_Set exercise_
In the listing below, find the line with "swinging lid. Its", then repeat exactly every line from the top through that one.

_Available data_

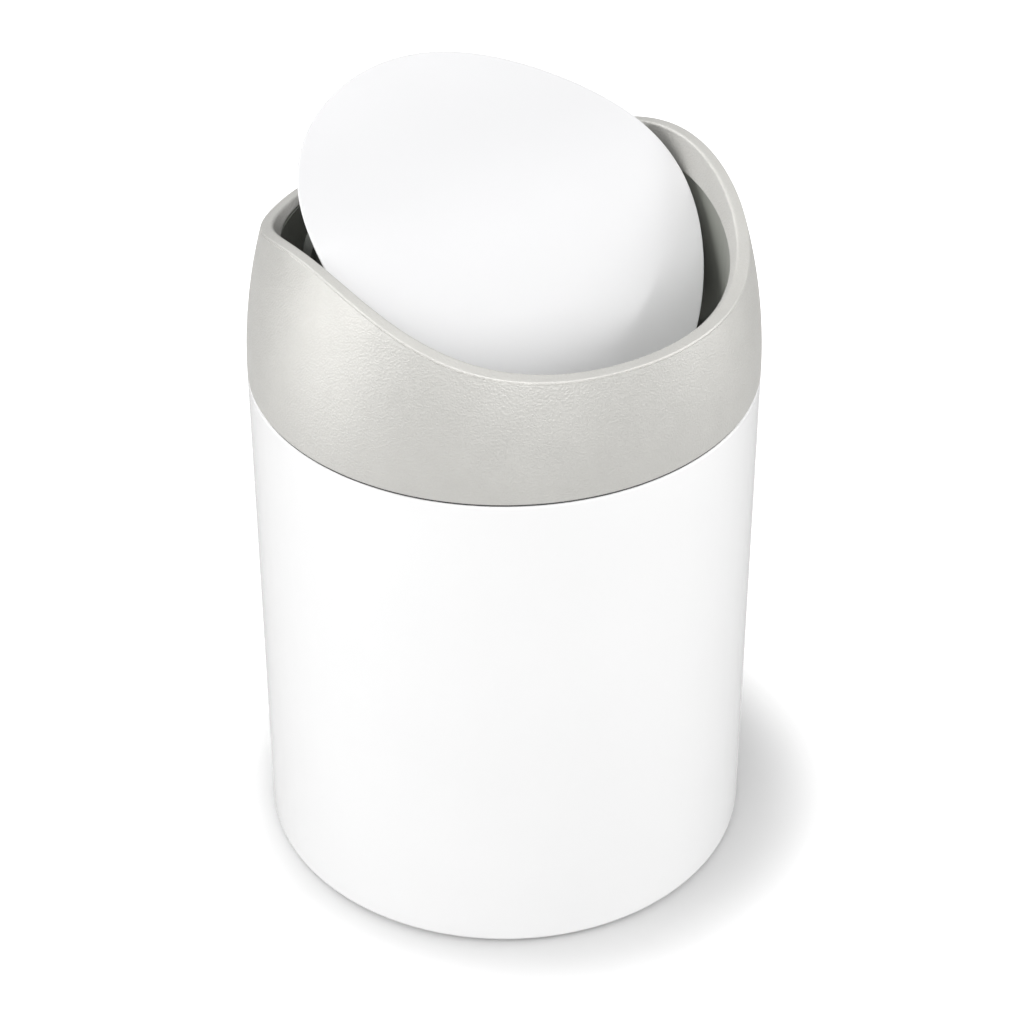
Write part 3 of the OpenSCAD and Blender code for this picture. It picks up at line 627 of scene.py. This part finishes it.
@dataclass
class Lid:
    """The swinging lid. Its sizes are in its own level frame on the swing axis, in millimetres."""

    collar: Collar = field(default_factory=Collar)
    pivot: float = 34.5
    gap_side: float = 1.0
    gap_front: float = 1.05
    sheet: float = 0.75
    painted_shade_ramp: float = 6.05
    drop: float = 10.2
    tilt: float = 34.0
    edge_round: float = 0.3
    stud_across: float = 24.0
    stud_along: float = 26.0
    stud_radius: float = 1.5
    stud_end: float = -5.6
    stud_chamfer: float = 0.4
    sides: int = 256
    rings: int = 26

    @property
    def pose(self) -> Matrix:
        """Turns the lid's level frame into the can's, in metres."""
        lift = Matrix.Translation((0, 0, (self.collar.seam + self.pivot) * MM))
        return lift @ Matrix.Rotation(math.radians(self.tilt), 4, "X")

    @property
    def half_width(self) -> float:
        """Half of the lid's width along the swing axis."""
        return self.collar.can.radius - self.collar.mouth_side_in - self.gap_side

    @property
    def half_depth(self) -> float:
        """Half of the lid's depth across the swing axis."""
        return self.collar.can.radius - self.collar.mouth_front_in - self.gap_front

    def section(self, turn: float) -> list[Vector]:
        """Lists the sheet's section from the middle of its top, round its edge, to the middle below.

        Args:
            turn: Angle round the lid's oval.

        Returns:
            The places of the section, in metres.
        """
        a, b = self.half_width, self.half_depth
        rim = Vector((a * math.cos(turn), b * math.sin(turn)))
        out = Vector((math.cos(turn) / a, math.sin(turn) / b)).normalized()
        flat = [(rim * (k / self.rings), 0.0) for k in range(self.rings)]
        edge = [(rim - out * (self.edge_round + GUARD), 0.0)]
        for k in range(5):
            bend = math.pi / 2 * k / 4
            edge.append((rim - out * self.edge_round * (1 - math.sin(bend)),
                         self.edge_round * (1 - math.cos(bend))))
        loops = flat + edge
        loops += [(place, self.sheet - depth) for place, depth in reversed(loops)]
        path = []
        for place, depth in loops:
            height = self.painted_shade_ramp - raised_cosine(place.y, self.drop, b) - depth
            path.append(self.pose @ (Vector((place.x, place.y, height)) * MM))
        return path

    def stud(self, across: float, along: float) -> bpy.types.Object:
        """Models one welded stud, cut at its top to the sheet's curve.

        Args:
            across: Its place along the swing axis.
            along: Its place across the swing axis.

        Returns:
            The stud.
        """
        def section(turn: float) -> list[Vector]:
            """Lists the stud's section from its end to the middle of its top."""
            radius, end = self.stud_radius, self.stud_end
            path: list[tuple[float, float | None]] = [
                (0.0, end), (radius - self.stud_chamfer, end), (radius, end + self.stud_chamfer),
                (radius, end + 0.6), (radius, end + 2.4), (radius, None), (0.0, None)]
            out = []
            for reach, height in path:
                x, y = across + reach * math.cos(turn), along + reach * math.sin(turn)
                if height is None:  # inside the sheet, halfway through it
                    height = self.painted_shade_ramp - self.sheet / 2 - raised_cosine(y, self.drop, self.half_depth)
                out.append(self.pose @ (Vector((x, y, height)) * MM))
            return out

        return raise_loops("lid_stud", 32, section, closed=False)

    def panel(self) -> bpy.types.Object:
        """Models the sheet with its four studs welded on."""
        sheet = raise_loops("lid_sheet", self.sides, self.section, closed=False)
        studs = [self.stud(x, y) for x in (-self.stud_across, self.stud_across)
                 for y in (-self.stud_along, self.stud_along)]
        bpy.ops.object.select_all(action="DESELECT")
        for piece in (*studs, sheet):
            piece.select_set(True)
        bpy.context.view_layer.objects.active = sheet
        bpy.ops.object.join()
        return sheet

    def build(self) -> None:
        """Models and dresses the lid and what turns with it."""
        # painted shade: the lid's white is set a little darker than the can's to take off the extra light
        # that falls on its up-facing top
        white = Enamel("white_enamel_on_lid_with_painted_shade", colour="EFEFF0", roughness=0.14).material()
        stand_for(self.panel(), "lid_panel", "lid", white)
        moulded = PlainMoulding("frame_polypropylene", colour="6A6C69").material()
        turned = CoatedSteel("turned_pin_steel", brushing=Brushing.TURNED, roughness=0.25).material()
        plain = CoatedSteel("sheared_weight_steel", colour="93959A", roughness=0.45).material()
        plated = CoatedSteel("zinc_plated_hardware", colour="C4C5C8", line_mm=0.8).material()
        dress("lid_frame", moulded)
        dress("lid_nuts", plated)
        dress("cap_screws", plated)
        for side in ("left", "right"):
            dress(f"pivot_pin_{side}", turned)
            dress(f"pin_clip_{side}", plated)
            dress(f"weight_{side}", plain)
            dress(f"weight_cap_{side}", moulded)


# ---------------------------------------------------------------- the studio


@dataclass(frozen=True)
class Softbox:
    """A soft box that stands round the can.

    Lengths are in metres. The bearing is in degrees from the camera, to its right. `aim` is the
    height of the point on the can's axis that it faces.
    """

    name: str
    bearing: float
    height: float
    away: float
    size: tuple[float, float]
    watts: float
    aim: float = 0.12

    def hang(self, heading: float) -> None:
        """Hangs it, facing the can and out of the camera's sight.

        Args:
            heading: The camera's own heading, in degrees.
        """
        turn = math.radians(270 - heading + self.bearing)
        place = Vector((self.away * math.cos(turn), self.away * math.sin(turn), self.height))
        gaze = Vector((0, 0, self.aim)) - place
        bpy.ops.object.light_add(type="AREA", location=place,
                                 rotation=gaze.to_track_quat("-Z", "Y").to_euler())
        lamp = bpy.context.object
        lamp.name = self.name
        lamp.visible_camera = False
        lamp.data.shape = "RECTANGLE"
        lamp.data.size, lamp.data.size_y = self.size
        lamp.data.energy = self.watts


SOFTBOXES = (
    Softbox("key_left", -60, 0.45, 0.8, (0.4, 0.4), 1.65),
    Softbox("low_left", -78, 0.10, 0.45, (0.3, 0.2), 0.36, aim=0.1),
    Softbox("back_left", -120, 0.55, 0.6, (0.45, 0.45), 1.2),
    Softbox("front", -12, 0.90, 0.65, (0.6, 0.6), 1.9),
    Softbox("front_low", 10, 0.50, 0.9, (0.6, 0.4), 3.2),
    Softbox("fill_right", 70, 0.45, 0.8, (0.4, 0.4), 1.6),
    Softbox("edge_right", 92, 0.30, 0.6, (0.25, 0.6), 0.8, aim=0.3),
    Softbox("top", 0, 1.1, 0.001, (0.6, 0.6), 1.5),
)


@dataclass
class Studio:
    """Camera, soft light and a pale floor. Lengths in metres, angles in degrees.

    The floor is plain paper round the can, where the shadow lies. Farther out, from the first to the
    second `painted_shade_reach` about `painted_shade_centre`, it is lifted to white by a glow that
    only the camera sees. That glow fades in about a point set off the can's axis, so the shade round
    the foot is partly the real shadow and partly painted shade.
    """

    seam: float
    distance: float = 0.7090
    camera_height_angle: float = 32.494
    pitch: float = 35.568
    heading: float = 35.0
    yaw: float = 0.1825
    lens_mm: float = 101.25
    sky: float = 0.31
    floor_size: float = 8.0
    paper: str = "D8D8D8"
    far_lift: float = 0.75
    painted_shade_centre: tuple[float, float] = (0.004, -0.0065)
    painted_shade_reach: tuple[float, float] = (0.056, 0.102)

    def camera(self) -> None:
        """Stands the camera where the photograph was taken from."""
        turn, up = math.radians(self.heading), math.radians(self.camera_height_angle)
        spot = Vector((-math.sin(turn) * math.cos(up), -math.cos(turn) * math.cos(up), math.sin(up)))
        aim, dip = math.radians(self.heading + self.yaw), math.radians(self.pitch)
        gaze = Vector((math.sin(aim) * math.cos(dip), math.cos(aim) * math.cos(dip), -math.sin(dip)))
        bpy.ops.object.camera_add(location=spot * self.distance + Vector((0, 0, self.seam)),
                                  rotation=gaze.to_track_quat("-Z", "Y").to_euler())
        camera = bpy.context.object
        camera.name = "photo_camera"
        camera.data.lens = self.lens_mm
        camera.data.sensor_width = 36.0
        bpy.context.scene.camera = camera

    def floor(self) -> None:
        """Lays a white sweep that takes the can's shadow and shows white to the camera, with painted shade
        where its glow fades out near the foot.
        """
        bpy.ops.object.select_all(action="DESELECT")
        bpy.ops.mesh.primitive_plane_add(size=self.floor_size)
        sweep = bpy.context.object
        sweep.name = "studio_floor"
        material = bpy.data.materials.new("white_paper")
        material.use_nodes = True
        tree = material.node_tree
        tree.nodes.clear()
        ray = add_node(tree, "ShaderNodeLightPath")
        paper = add_node(tree, "ShaderNodeBsdfDiffuse", {"Color": linear(self.paper)})
        place = add_node(tree, "ShaderNodeTexCoord").outputs["Object"]
        away = add_node(tree, "ShaderNodeVectorMath", {0: place, 1: (*self.painted_shade_centre, 0.0)},
                        operation="DISTANCE").outputs["Value"]
        # painted shade: near the foot the camera-only glow is left out, about a point off the can's axis,
        # which darkens and shapes the floor there
        painted_shade_ramp = add_node(tree, "ShaderNodeMapRange",
                        {"Value": away, "From Min": self.painted_shade_reach[0],
                         "From Max": self.painted_shade_reach[1], "To Min": 0.0,
                         "To Max": self.far_lift}, interpolation_type="SMOOTHSTEP").outputs["Result"]
        glow = add_node(tree, "ShaderNodeMath", {0: ray.outputs["Is Camera Ray"], 1: painted_shade_ramp},
                        operation="MULTIPLY")
        lift = add_node(tree, "ShaderNodeEmission", {"Strength": glow.outputs[0]})
        both = add_node(tree, "ShaderNodeAddShader", {0: paper.outputs[0], 1: lift.outputs[0]})
        add_node(tree, "ShaderNodeOutputMaterial", {"Surface": both.outputs[0]})
        sweep.data.materials.append(material)

    def world(self) -> None:
        """Lights the can evenly from all round, and shows white to the camera and in reflections."""
        world = bpy.data.worlds.new("studio_sky")
        bpy.context.scene.world = world
        world.use_nodes = True
        tree = world.node_tree
        tree.nodes.clear()
        ray = add_node(tree, "ShaderNodeLightPath")
        seen = add_node(tree, "ShaderNodeMath", {0: ray.outputs["Is Camera Ray"],
                                                 1: ray.outputs["Is Glossy Ray"]}, operation="MAXIMUM")
        seen = add_node(tree, "ShaderNodeMath", {0: seen.outputs[0],
                                                 1: ray.outputs["Is Transmission Ray"]},
                        operation="MAXIMUM")
        light = add_node(tree, "ShaderNodeBackground", {"Color": (1, 1, 1, 1), "Strength": self.sky})
        white = add_node(tree, "ShaderNodeBackground", {"Color": (1, 1, 1, 1), "Strength": 1.0})
        mixed = add_node(tree, "ShaderNodeMixShader", {0: seen.outputs[0], 1: light.outputs[0],
                                                       2: white.outputs[0]})
        add_node(tree, "ShaderNodeOutputWorld", {"Surface": mixed.outputs[0]})

    def build(self) -> None:
        """Sets up the whole studio."""
        self.camera()
        for softbox in SOFTBOXES:
            softbox.hang(self.heading)
        self.floor()
        self.world()
        bpy.context.scene.view_settings.view_transform = "Standard"


def main() -> None:
    """Builds the can, the collar, the lid and the studio, in that order."""
    logging.basicConfig(level=logging.INFO, format="%(message)s")
    lid = Lid()
    lid.collar.can.build()
    lid.collar.build()
    lid.build()
    Studio(seam=lid.collar.seam * MM).build()


if __name__ == "__main__":
    main()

_Response to the task_
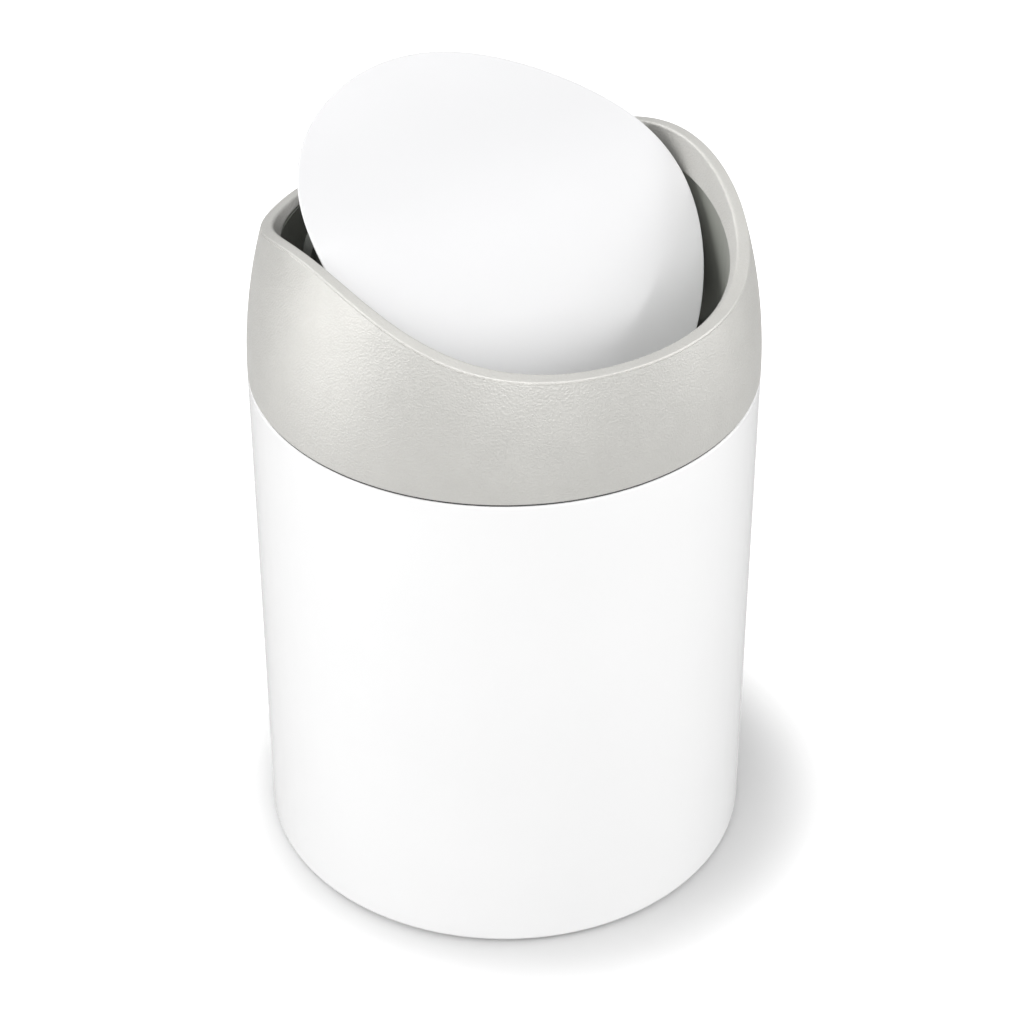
Write part 3 of the OpenSCAD and Blender code for this picture. It picks up at line 627 of scene.py. This part finishes it.
@dataclass
class Lid:
    """The swinging lid. Its sizes are in its own level frame on the swing axis, in millimetres."""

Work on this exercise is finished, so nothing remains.